[EXERCISE]:
Print out every line, exactly as written.

[SOURCE MATERIAL]:
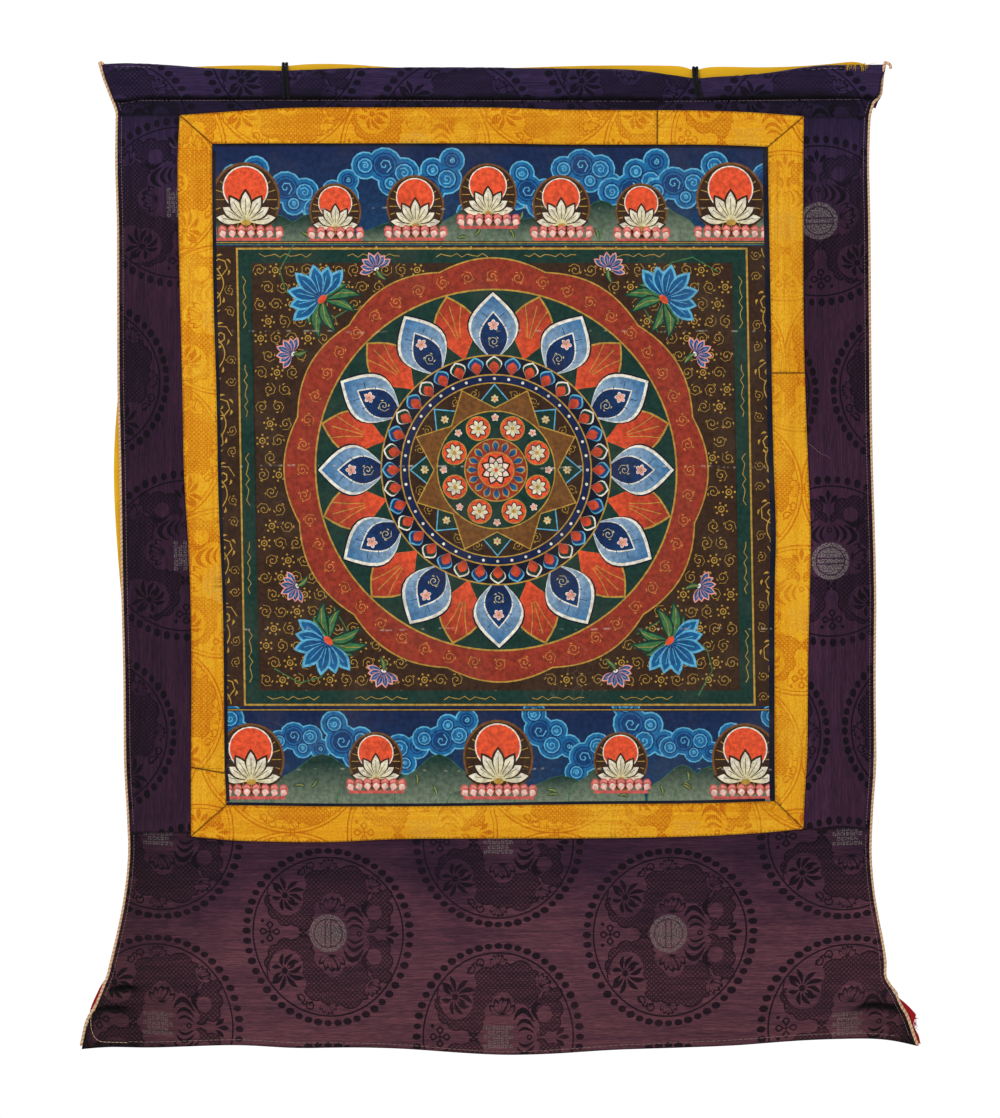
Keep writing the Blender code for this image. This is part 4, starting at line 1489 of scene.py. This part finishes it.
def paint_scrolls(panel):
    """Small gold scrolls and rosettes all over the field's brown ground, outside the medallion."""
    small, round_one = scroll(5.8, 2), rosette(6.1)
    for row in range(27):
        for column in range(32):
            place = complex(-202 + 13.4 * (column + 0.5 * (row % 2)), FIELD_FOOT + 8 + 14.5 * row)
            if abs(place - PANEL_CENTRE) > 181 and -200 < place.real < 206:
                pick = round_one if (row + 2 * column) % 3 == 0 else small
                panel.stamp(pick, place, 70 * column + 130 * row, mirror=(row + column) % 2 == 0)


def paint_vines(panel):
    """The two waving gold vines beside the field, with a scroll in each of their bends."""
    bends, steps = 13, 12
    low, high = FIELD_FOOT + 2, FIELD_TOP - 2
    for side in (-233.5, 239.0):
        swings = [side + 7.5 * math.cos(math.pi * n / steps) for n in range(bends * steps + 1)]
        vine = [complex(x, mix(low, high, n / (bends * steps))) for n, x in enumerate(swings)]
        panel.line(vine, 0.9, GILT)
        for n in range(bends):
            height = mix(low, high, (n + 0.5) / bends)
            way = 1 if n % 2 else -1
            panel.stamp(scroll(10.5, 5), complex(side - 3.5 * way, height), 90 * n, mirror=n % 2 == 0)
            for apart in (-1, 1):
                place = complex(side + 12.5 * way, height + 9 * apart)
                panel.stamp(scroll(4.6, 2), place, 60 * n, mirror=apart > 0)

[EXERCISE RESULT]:
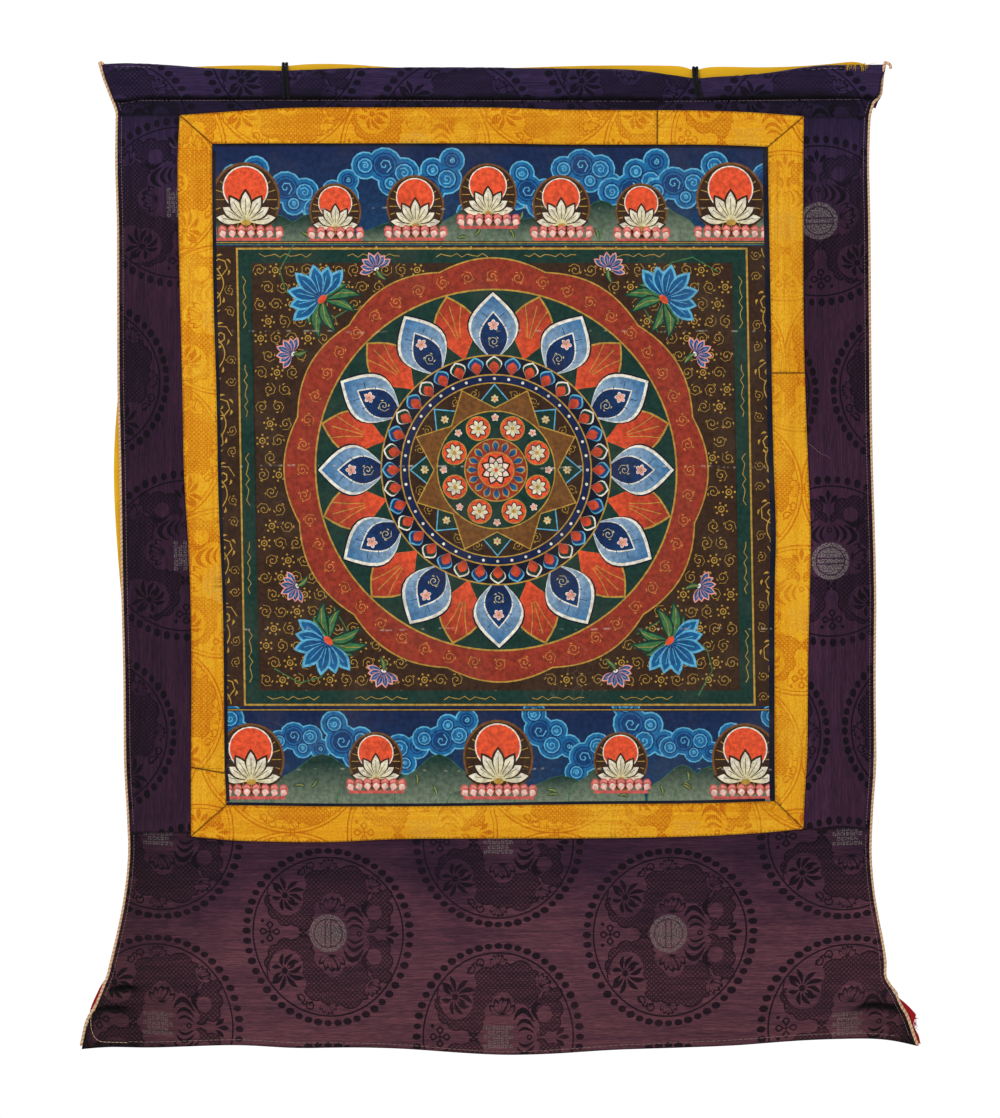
Keep writing the Blender code for this image. This is part 4, starting at line 1489 of scene.py. This part finishes it.
def paint_scrolls(panel):
    """Small gold scrolls and rosettes all over the field's brown ground, outside the medallion."""
    small, round_one = scroll(5.8, 2), rosette(6.1)
    for row in range(27):
        for column in range(32):
            place = complex(-202 + 13.4 * (column + 0.5 * (row % 2)), FIELD_FOOT + 8 + 14.5 * row)
            if abs(place - PANEL_CENTRE) > 181 and -200 < place.real < 206:
                pick = round_one if (row + 2 * column) % 3 == 0 else small
                panel.stamp(pick, place, 70 * column + 130 * row, mirror=(row + column) % 2 == 0)


def paint_vines(panel):
    """The two waving gold vines beside the field, with a scroll in each of their bends."""
    bends, steps = 13, 12
    low, high = FIELD_FOOT + 2, FIELD_TOP - 2
    for side in (-233.5, 239.0):
        swings = [side + 7.5 * math.cos(math.pi * n / steps) for n in range(bends * steps + 1)]
        vine = [complex(x, mix(low, high, n / (bends * steps))) for n, x in enumerate(swings)]
        panel.line(vine, 0.9, GILT)
        for n in range(bends):
            height = mix(low, high, (n + 0.5) / bends)
            way = 1 if n % 2 else -1
            panel.stamp(scroll(10.5, 5), complex(side - 3.5 * way, height), 90 * n, mirror=n % 2 == 0)
            for apart in (-1, 1):
                place = complex(side + 12.5 * way, height + 9 * apart)
                panel.stamp(scroll(4.6, 2), place, 60 * n, mirror=apart > 0)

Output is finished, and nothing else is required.